▶ [What the task requires]:
Restate every entry word for word.

+++

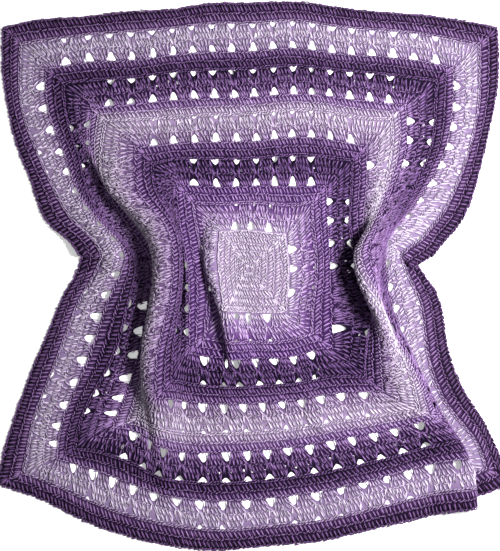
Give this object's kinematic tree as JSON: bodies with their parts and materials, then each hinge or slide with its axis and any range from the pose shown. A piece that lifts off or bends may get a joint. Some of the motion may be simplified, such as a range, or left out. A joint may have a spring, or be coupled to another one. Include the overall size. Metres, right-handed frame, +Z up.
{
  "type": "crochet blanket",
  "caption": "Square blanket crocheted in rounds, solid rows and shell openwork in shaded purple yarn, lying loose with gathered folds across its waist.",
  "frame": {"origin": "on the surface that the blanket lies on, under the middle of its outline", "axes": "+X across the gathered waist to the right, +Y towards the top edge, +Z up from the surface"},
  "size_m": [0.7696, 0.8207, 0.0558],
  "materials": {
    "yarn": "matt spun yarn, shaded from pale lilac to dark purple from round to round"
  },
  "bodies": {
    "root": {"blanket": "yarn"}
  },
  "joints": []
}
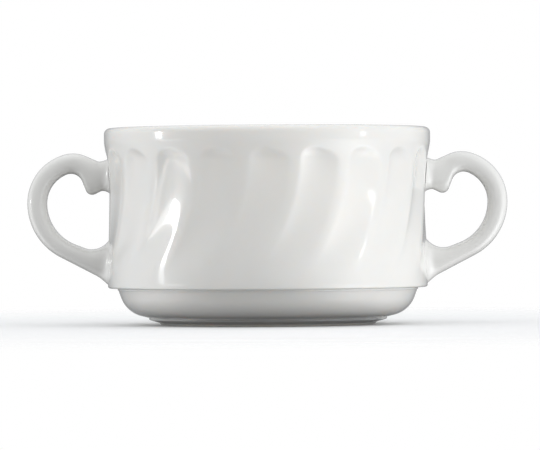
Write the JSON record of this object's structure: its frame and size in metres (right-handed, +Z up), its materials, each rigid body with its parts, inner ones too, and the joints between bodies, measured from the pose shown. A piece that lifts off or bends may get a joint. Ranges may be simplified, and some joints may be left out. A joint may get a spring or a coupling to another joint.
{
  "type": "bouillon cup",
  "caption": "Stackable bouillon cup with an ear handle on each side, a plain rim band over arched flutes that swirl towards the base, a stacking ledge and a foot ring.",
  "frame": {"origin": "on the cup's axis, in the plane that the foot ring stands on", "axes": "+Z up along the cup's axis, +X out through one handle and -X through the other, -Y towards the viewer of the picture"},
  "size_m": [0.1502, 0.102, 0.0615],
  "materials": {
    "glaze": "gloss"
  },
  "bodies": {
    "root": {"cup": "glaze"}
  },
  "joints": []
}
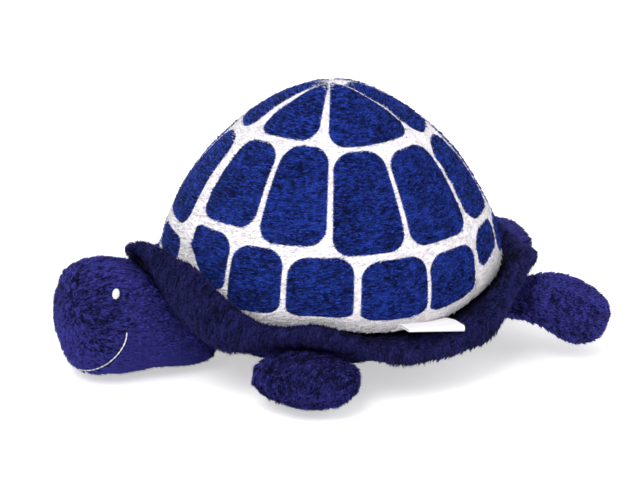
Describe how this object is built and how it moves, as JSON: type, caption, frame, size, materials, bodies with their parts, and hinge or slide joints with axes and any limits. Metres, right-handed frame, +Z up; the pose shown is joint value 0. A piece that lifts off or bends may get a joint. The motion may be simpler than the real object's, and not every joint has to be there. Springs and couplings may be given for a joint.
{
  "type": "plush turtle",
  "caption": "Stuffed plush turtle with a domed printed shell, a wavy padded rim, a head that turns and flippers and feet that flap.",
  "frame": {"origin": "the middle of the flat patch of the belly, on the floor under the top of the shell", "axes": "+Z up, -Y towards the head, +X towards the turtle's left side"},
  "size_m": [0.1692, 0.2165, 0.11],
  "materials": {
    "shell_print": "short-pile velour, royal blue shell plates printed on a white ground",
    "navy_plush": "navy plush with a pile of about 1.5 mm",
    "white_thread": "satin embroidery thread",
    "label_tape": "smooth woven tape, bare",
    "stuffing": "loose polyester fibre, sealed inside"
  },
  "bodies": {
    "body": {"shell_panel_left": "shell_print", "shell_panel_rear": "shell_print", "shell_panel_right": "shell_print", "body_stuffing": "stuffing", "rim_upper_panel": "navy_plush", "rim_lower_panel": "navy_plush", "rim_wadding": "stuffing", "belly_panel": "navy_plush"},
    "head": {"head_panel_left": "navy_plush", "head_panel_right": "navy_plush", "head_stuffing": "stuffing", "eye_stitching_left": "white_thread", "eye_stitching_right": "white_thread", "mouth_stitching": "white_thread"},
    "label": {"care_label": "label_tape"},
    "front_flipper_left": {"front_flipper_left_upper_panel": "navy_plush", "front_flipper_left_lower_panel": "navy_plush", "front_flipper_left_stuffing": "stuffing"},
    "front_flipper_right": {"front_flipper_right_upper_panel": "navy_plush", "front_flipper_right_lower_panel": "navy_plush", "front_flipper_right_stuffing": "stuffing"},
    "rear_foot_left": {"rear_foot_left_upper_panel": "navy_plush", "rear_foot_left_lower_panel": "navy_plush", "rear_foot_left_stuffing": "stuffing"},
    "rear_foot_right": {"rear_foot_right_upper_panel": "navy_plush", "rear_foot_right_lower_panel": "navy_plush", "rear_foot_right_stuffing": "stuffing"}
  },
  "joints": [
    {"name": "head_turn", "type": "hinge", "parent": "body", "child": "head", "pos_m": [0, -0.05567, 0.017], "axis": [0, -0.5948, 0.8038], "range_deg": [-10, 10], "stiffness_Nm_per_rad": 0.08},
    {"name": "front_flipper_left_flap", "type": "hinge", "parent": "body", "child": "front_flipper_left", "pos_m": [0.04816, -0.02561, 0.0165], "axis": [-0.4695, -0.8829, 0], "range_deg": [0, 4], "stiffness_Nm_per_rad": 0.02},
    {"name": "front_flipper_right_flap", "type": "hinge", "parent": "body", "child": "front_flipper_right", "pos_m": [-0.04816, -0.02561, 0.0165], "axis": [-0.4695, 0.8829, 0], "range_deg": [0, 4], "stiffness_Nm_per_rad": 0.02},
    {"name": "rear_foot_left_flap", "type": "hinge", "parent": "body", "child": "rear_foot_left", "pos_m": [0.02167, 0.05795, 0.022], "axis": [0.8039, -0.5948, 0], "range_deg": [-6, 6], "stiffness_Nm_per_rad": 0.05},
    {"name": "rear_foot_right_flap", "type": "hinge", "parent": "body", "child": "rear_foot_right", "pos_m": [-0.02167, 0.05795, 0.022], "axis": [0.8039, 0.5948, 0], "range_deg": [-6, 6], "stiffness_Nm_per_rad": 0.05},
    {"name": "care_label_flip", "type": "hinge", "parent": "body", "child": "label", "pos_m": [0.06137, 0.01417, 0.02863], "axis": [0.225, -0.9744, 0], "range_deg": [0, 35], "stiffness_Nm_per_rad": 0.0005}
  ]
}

+++

▶ [Response below]:
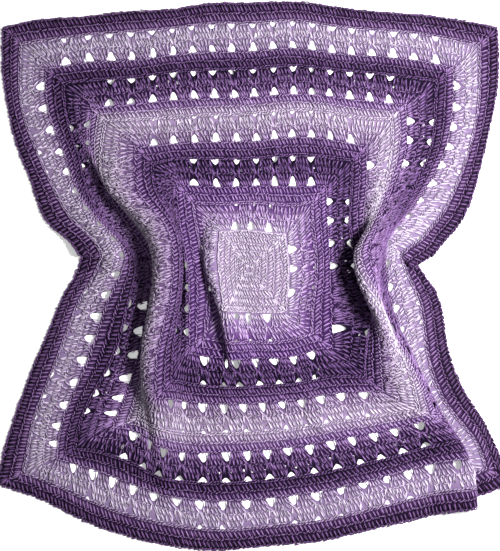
Give this object's kinematic tree as JSON: bodies with their parts and materials, then each hinge or slide with its axis and any range from the pose shown. A piece that lifts off or bends may get a joint. Some of the motion may be simplified, such as a range, or left out. A joint may have a spring, or be coupled to another one. Include the overall size. Metres, right-handed frame, +Z up.
{
  "type": "crochet blanket",
  "caption": "Square blanket crocheted in rounds, solid rows and shell openwork in shaded purple yarn, lying loose with gathered folds across its waist.",
  "frame": {"origin": "on the surface that the blanket lies on, under the middle of its outline", "axes": "+X across the gathered waist to the right, +Y towards the top edge, +Z up from the surface"},
  "size_m": [0.7696, 0.8207, 0.0558],
  "materials": {
    "yarn": "matt spun yarn, shaded from pale lilac to dark purple from round to round"
  },
  "bodies": {
    "root": {"blanket": "yarn"}
  },
  "joints": []
}
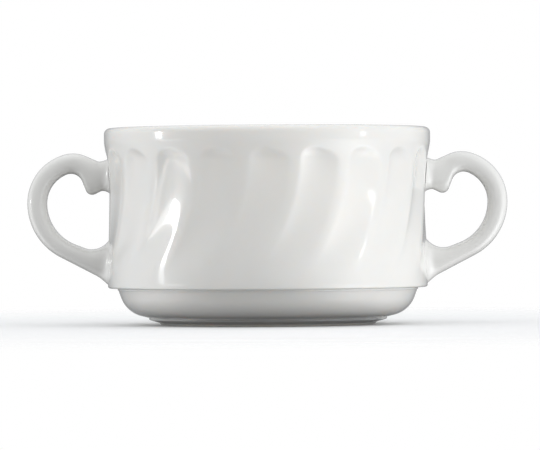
Write the JSON record of this object's structure: its frame and size in metres (right-handed, +Z up), its materials, each rigid body with its parts, inner ones too, and the joints between bodies, measured from the pose shown. A piece that lifts off or bends may get a joint. Ranges may be simplified, and some joints may be left out. A joint may get a spring or a coupling to another joint.
{
  "type": "bouillon cup",
  "caption": "Stackable bouillon cup with an ear handle on each side, a plain rim band over arched flutes that swirl towards the base, a stacking ledge and a foot ring.",
  "frame": {"origin": "on the cup's axis, in the plane that the foot ring stands on", "axes": "+Z up along the cup's axis, +X out through one handle and -X through the other, -Y towards the viewer of the picture"},
  "size_m": [0.1502, 0.102, 0.0615],
  "materials": {
    "glaze": "gloss"
  },
  "bodies": {
    "root": {"cup": "glaze"}
  },
  "joints": []
}
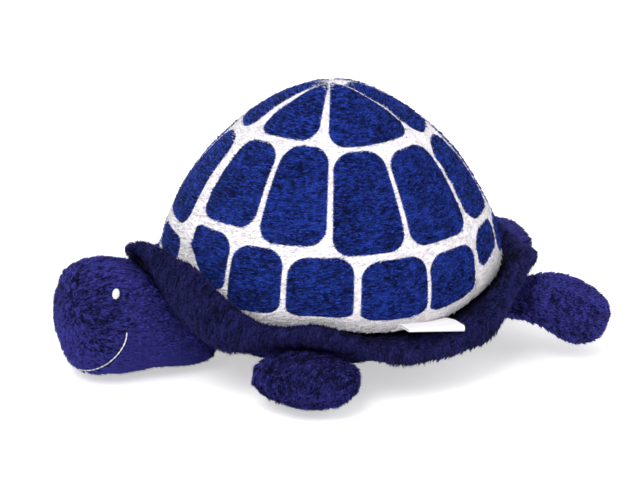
Describe how this object is built and how it moves, as JSON: type, caption, frame, size, materials, bodies with their parts, and hinge or slide joints with axes and any limits. Metres, right-handed frame, +Z up; the pose shown is joint value 0. A piece that lifts off or bends may get a joint. The motion may be simpler than the real object's, and not every joint has to be there. Springs and couplings may be given for a joint.
{
  "type": "plush turtle",
  "caption": "Stuffed plush turtle with a domed printed shell, a wavy padded rim, a head that turns and flippers and feet that flap.",
  "frame": {"origin": "the middle of the flat patch of the belly, on the floor under the top of the shell", "axes": "+Z up, -Y towards the head, +X towards the turtle's left side"},
  "size_m": [0.1692, 0.2165, 0.11],
  "materials": {
    "shell_print": "short-pile velour, royal blue shell plates printed on a white ground",
    "navy_plush": "navy plush with a pile of about 1.5 mm",
    "white_thread": "satin embroidery thread",
    "label_tape": "smooth woven tape, bare",
    "stuffing": "loose polyester fibre, sealed inside"
  },
  "bodies": {
    "body": {"shell_panel_left": "shell_print", "shell_panel_rear": "shell_print", "shell_panel_right": "shell_print", "body_stuffing": "stuffing", "rim_upper_panel": "navy_plush", "rim_lower_panel": "navy_plush", "rim_wadding": "stuffing", "belly_panel": "navy_plush"},
    "head": {"head_panel_left": "navy_plush", "head_panel_right": "navy_plush", "head_stuffing": "stuffing", "eye_stitching_left": "white_thread", "eye_stitching_right": "white_thread", "mouth_stitching": "white_thread"},
    "label": {"care_label": "label_tape"},
    "front_flipper_left": {"front_flipper_left_upper_panel": "navy_plush", "front_flipper_left_lower_panel": "navy_plush", "front_flipper_left_stuffing": "stuffing"},
    "front_flipper_right": {"front_flipper_right_upper_panel": "navy_plush", "front_flipper_right_lower_panel": "navy_plush", "front_flipper_right_stuffing": "stuffing"},
    "rear_foot_left": {"rear_foot_left_upper_panel": "navy_plush", "rear_foot_left_lower_panel": "navy_plush", "rear_foot_left_stuffing": "stuffing"},
    "rear_foot_right": {"rear_foot_right_upper_panel": "navy_plush", "rear_foot_right_lower_panel": "navy_plush", "rear_foot_right_stuffing": "stuffing"}
  },
  "joints": [
    {"name": "head_turn", "type": "hinge", "parent": "body", "child": "head", "pos_m": [0, -0.05567, 0.017], "axis": [0, -0.5948, 0.8038], "range_deg": [-10, 10], "stiffness_Nm_per_rad": 0.08},
    {"name": "front_flipper_left_flap", "type": "hinge", "parent": "body", "child": "front_flipper_left", "pos_m": [0.04816, -0.02561, 0.0165], "axis": [-0.4695, -0.8829, 0], "range_deg": [0, 4], "stiffness_Nm_per_rad": 0.02},
    {"name": "front_flipper_right_flap", "type": "hinge", "parent": "body", "child": "front_flipper_right", "pos_m": [-0.04816, -0.02561, 0.0165], "axis": [-0.4695, 0.8829, 0], "range_deg": [0, 4], "stiffness_Nm_per_rad": 0.02},
    {"name": "rear_foot_left_flap", "type": "hinge", "parent": "body", "child": "rear_foot_left", "pos_m": [0.02167, 0.05795, 0.022], "axis": [0.8039, -0.5948, 0], "range_deg": [-6, 6], "stiffness_Nm_per_rad": 0.05},
    {"name": "rear_foot_right_flap", "type": "hinge", "parent": "body", "child": "rear_foot_right", "pos_m": [-0.02167, 0.05795, 0.022], "axis": [0.8039, 0.5948, 0], "range_deg": [-6, 6], "stiffness_Nm_per_rad": 0.05},
    {"name": "care_label_flip", "type": "hinge", "parent": "body", "child": "label", "pos_m": [0.06137, 0.01417, 0.02863], "axis": [0.225, -0.9744, 0], "range_deg": [0, 35], "stiffness_Nm_per_rad": 0.0005}
  ]
}